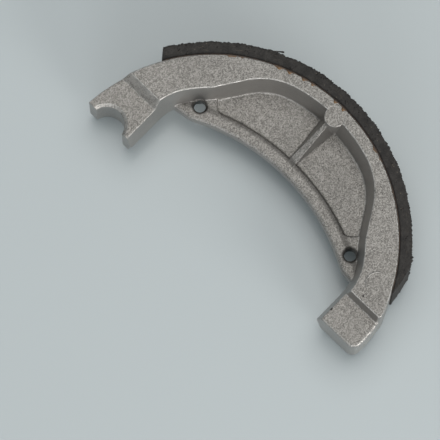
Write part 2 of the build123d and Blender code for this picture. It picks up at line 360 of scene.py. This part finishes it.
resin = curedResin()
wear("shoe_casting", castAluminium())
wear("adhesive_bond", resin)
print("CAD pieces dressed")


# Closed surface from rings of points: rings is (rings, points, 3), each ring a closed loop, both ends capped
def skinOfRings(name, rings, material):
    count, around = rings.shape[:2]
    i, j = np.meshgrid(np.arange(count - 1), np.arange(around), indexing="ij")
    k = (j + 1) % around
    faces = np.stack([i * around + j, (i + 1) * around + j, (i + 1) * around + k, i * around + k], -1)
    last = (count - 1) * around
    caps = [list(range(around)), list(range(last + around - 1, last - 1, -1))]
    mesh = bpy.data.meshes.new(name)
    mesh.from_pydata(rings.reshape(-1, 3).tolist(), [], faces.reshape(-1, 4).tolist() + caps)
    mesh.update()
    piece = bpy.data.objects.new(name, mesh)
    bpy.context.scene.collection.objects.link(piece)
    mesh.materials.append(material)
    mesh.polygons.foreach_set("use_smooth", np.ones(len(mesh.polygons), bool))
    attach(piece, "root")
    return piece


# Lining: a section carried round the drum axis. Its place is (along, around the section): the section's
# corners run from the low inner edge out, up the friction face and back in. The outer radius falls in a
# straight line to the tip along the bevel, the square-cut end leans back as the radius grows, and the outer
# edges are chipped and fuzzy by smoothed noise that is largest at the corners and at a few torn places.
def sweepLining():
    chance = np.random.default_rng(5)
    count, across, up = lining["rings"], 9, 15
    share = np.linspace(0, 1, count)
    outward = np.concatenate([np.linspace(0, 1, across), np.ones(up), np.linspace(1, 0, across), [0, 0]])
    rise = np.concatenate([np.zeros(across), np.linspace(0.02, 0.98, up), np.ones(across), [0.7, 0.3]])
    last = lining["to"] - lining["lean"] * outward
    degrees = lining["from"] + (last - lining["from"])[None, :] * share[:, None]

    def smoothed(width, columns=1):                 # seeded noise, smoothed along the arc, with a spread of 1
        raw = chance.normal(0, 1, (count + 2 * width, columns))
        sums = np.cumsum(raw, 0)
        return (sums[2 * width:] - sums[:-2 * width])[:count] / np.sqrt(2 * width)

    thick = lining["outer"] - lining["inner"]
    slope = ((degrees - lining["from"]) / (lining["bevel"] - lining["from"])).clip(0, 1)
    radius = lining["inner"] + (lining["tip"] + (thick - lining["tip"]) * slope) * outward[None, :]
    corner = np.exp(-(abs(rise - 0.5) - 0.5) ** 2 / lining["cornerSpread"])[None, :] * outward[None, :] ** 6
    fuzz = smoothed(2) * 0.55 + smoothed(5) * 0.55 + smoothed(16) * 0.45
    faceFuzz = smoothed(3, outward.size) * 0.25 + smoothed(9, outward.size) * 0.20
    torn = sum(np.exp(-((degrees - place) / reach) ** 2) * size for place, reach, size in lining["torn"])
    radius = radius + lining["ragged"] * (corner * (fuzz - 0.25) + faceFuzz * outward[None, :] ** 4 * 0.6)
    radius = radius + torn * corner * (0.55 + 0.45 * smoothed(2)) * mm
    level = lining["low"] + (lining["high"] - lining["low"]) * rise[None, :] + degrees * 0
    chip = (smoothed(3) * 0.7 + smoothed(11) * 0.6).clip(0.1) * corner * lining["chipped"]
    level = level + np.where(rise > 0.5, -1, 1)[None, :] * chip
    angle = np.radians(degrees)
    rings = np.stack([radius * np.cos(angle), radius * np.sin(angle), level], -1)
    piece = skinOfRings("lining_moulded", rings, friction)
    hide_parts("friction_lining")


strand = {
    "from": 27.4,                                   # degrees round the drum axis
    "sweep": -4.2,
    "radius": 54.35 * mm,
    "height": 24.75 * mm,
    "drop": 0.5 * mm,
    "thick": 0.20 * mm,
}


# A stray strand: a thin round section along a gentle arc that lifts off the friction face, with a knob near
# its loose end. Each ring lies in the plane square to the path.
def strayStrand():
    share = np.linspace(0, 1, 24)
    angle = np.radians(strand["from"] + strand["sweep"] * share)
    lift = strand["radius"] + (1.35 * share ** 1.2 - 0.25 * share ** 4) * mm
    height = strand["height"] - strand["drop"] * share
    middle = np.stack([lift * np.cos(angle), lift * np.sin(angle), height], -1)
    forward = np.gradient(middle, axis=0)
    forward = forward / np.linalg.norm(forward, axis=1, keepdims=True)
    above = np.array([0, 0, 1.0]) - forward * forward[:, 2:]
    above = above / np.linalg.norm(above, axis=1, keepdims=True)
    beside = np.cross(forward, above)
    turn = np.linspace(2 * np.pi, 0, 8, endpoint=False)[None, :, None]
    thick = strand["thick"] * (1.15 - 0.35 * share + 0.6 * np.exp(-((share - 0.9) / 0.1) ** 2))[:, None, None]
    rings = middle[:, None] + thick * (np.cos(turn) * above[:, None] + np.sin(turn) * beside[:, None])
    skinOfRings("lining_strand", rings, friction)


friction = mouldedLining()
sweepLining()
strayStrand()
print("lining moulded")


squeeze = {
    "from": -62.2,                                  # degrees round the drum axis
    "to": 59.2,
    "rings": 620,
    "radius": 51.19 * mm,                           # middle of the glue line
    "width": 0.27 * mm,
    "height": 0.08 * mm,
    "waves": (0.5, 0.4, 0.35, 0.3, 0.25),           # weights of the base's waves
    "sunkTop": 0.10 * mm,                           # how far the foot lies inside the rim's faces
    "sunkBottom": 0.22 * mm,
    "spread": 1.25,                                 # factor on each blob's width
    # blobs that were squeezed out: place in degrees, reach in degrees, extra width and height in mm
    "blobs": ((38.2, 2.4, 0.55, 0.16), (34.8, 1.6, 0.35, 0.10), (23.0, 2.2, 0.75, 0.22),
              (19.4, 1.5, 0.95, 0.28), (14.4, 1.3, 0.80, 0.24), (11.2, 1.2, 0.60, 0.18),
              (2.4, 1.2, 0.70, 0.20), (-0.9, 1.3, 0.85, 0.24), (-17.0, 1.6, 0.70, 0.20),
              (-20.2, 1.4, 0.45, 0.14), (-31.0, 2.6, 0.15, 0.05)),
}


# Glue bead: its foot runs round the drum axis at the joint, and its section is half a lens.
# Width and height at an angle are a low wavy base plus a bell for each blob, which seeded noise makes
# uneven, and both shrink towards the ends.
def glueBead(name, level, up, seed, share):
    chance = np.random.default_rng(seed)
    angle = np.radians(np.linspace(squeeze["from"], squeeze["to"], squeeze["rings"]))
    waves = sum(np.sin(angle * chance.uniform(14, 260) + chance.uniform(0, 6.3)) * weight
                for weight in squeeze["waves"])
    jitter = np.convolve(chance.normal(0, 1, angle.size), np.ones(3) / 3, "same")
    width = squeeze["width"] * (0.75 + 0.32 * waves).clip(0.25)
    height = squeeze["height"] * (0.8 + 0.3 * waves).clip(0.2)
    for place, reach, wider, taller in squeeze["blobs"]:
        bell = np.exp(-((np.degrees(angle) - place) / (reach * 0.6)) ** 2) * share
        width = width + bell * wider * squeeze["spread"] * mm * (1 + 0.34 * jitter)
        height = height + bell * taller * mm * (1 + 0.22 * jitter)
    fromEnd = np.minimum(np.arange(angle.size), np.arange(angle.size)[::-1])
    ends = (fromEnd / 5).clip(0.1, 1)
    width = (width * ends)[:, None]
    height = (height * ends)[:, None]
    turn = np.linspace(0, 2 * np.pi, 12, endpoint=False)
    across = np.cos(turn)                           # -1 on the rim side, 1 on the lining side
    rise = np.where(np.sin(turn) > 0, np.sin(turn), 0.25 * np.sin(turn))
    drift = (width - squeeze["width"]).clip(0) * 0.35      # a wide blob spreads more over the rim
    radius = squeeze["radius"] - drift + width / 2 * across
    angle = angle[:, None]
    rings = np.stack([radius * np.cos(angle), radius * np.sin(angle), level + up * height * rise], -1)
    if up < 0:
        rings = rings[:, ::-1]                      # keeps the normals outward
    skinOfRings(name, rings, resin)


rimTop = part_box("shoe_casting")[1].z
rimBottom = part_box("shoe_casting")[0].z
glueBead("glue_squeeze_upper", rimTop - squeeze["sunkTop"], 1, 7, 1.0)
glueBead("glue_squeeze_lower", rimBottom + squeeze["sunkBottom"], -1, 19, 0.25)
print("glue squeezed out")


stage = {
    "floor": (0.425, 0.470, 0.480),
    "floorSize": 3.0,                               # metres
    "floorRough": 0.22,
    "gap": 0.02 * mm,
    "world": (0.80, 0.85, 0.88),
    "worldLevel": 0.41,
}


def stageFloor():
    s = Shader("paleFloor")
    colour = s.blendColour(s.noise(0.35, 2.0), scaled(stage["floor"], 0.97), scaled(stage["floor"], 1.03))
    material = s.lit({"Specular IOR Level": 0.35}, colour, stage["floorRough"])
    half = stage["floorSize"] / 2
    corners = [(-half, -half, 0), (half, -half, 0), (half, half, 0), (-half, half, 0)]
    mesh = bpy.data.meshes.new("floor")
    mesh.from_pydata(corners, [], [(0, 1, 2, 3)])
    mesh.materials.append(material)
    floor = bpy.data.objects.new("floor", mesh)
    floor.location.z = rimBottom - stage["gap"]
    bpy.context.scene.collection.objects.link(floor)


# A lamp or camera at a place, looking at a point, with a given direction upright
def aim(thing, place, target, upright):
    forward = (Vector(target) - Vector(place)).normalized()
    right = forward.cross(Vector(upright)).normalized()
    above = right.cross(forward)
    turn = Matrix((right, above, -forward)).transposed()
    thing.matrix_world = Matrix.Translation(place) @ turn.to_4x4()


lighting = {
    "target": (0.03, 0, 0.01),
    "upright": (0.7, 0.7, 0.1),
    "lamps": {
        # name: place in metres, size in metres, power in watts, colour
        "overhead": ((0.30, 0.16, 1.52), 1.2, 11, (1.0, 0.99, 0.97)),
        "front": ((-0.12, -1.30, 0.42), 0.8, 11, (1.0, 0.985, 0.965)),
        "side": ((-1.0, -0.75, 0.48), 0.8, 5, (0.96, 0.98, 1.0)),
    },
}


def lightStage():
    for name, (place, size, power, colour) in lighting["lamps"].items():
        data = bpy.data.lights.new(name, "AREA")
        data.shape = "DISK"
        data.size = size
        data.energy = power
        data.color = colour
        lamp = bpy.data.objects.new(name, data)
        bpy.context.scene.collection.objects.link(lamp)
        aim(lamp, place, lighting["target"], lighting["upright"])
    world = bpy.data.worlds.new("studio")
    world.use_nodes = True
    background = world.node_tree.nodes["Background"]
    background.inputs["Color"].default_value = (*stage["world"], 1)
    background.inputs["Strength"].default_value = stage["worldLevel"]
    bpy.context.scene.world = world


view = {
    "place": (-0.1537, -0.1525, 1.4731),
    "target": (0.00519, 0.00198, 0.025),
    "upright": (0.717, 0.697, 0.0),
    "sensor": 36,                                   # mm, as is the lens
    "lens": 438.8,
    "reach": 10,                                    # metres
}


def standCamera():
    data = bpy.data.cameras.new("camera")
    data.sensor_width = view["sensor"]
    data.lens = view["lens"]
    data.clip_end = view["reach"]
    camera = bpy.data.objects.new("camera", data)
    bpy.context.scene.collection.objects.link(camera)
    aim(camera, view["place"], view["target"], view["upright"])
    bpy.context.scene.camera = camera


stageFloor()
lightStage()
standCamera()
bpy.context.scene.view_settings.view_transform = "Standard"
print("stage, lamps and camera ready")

= = =

# [EXERCISE DETAILS]
Quote the listing above from its first line to the line with "return piece", inclusive, and add nothing.

# [SOLUTION TO THIS TASK]
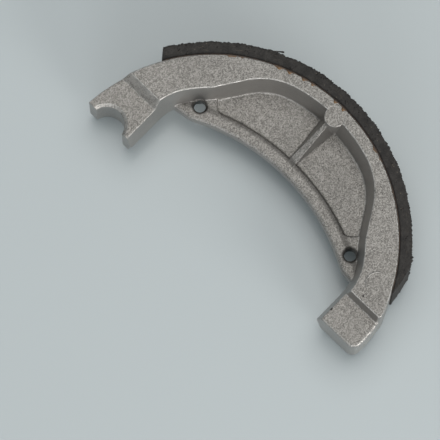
Write part 2 of the build123d and Blender code for this picture. It picks up at line 360 of scene.py. This part finishes it.
resin = curedResin()
wear("shoe_casting", castAluminium())
wear("adhesive_bond", resin)
print("CAD pieces dressed")


# Closed surface from rings of points: rings is (rings, points, 3), each ring a closed loop, both ends capped
def skinOfRings(name, rings, material):
    count, around = rings.shape[:2]
    i, j = np.meshgrid(np.arange(count - 1), np.arange(around), indexing="ij")
    k = (j + 1) % around
    faces = np.stack([i * around + j, (i + 1) * around + j, (i + 1) * around + k, i * around + k], -1)
    last = (count - 1) * around
    caps = [list(range(around)), list(range(last + around - 1, last - 1, -1))]
    mesh = bpy.data.meshes.new(name)
    mesh.from_pydata(rings.reshape(-1, 3).tolist(), [], faces.reshape(-1, 4).tolist() + caps)
    mesh.update()
    piece = bpy.data.objects.new(name, mesh)
    bpy.context.scene.collection.objects.link(piece)
    mesh.materials.append(material)
    mesh.polygons.foreach_set("use_smooth", np.ones(len(mesh.polygons), bool))
    attach(piece, "root")
    return piece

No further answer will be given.